Liberal scholarship goes to the opposite extreme of describing development as an open process involving all groups regardless of their structural position in production or exchange. Economic development is characterized as dependent upon the initiative of individuals (rather than social relations)—producers, employers, traders, bankers, and so on—all of whom, are theoretically equally free to buy and sell in the marketplace. Liberal theory not only does not account for power and privilege in markets, it also endows all humans with the same economic logic regardless of their role in production or exchange. A further discussion of this point occurs in reference to Samuel Popkin's characterization of peasants, in the next section.
The traditional liberal view was one of a dominant civil society with the state in a minimalist role. Yet, even for classical theorists, political authority had a crucial role in legalizing property rights, legitimizing the existing division of labor and maintaining social order. Moreover, they recognized that states perform other tasks essential to a functioning economy such as establishing a social and economic infrastructure—roads, railways, ports, educational systems, health facilities, the tax structure, and subsidies—that motivates and supports private enterprise and maintains a healthy and productive workforce.
Thus, liberals and Marxists both recognized that states have a strategic function in a capitalist economy and downplayed the importance of peasants. They differed insofar as the extent to which they were willing to recognize an autonomous role for the state. In the late 1960s and 1970s, as peasants, workers, and intellectuals throughout Latin America, Asia, and Africa took up arms in anticolonial, anti-imperialist wars and movements, liberal social scientists were willing to extend the powers of states. Samuel Huntington (1968) was typical when he observed that centralized power was necessary to promote order in Third World societies—an order that he maintained was essential to their industrialization and development.
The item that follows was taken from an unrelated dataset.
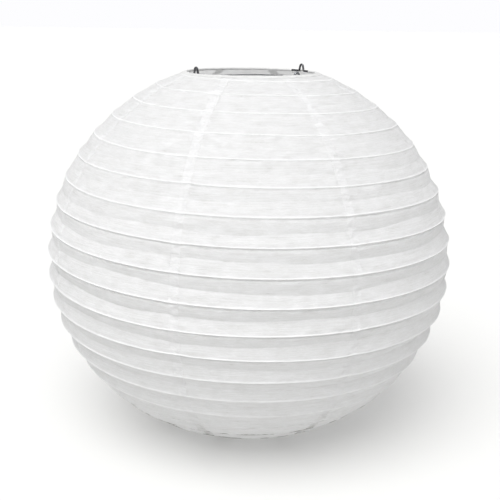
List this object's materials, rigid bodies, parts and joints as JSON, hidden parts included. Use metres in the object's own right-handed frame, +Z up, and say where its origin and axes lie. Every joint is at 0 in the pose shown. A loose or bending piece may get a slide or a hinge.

Non-Marxist structuralists (Prebisch, Furtado, Seers, Singer, and others) were even more explicit about the importance of the state for industrialization and development. One point of departure from both liberal and Marxist theory was their almost exclusive focus on the state as the agent of social change. The objective of structuralists was to reinforce national capital in opposition to international capital. Empirical analysis was openly prescriptive. Theory blended with ideology.
Structuralists shared with dependency theory the view that capitalist development was blocked in the Third World because of the hegemonic structure of international trade, investment, and aid, which they considered operated in the interests primarily of multinational corporations, banks, and the wealthy countries. During the 1970s, they advocated a restructuring of the international economic order through international institutions, invoking an image of collective bargaining between governments of the Third World banded together (in the Group of 77, for example) and the governments of the major capitalist countries. In regard to domestic policy, structuralists advocated a strong state armed with both Keynesian and supply-side policies to break down what they saw as structures of underdevelopment. The latter were identified mainly with a lack of national investment that was attributed to a stranglehold of "nonproductive" landed elites and "backward" peasants and the monopoly hold of multinational corporations on industry.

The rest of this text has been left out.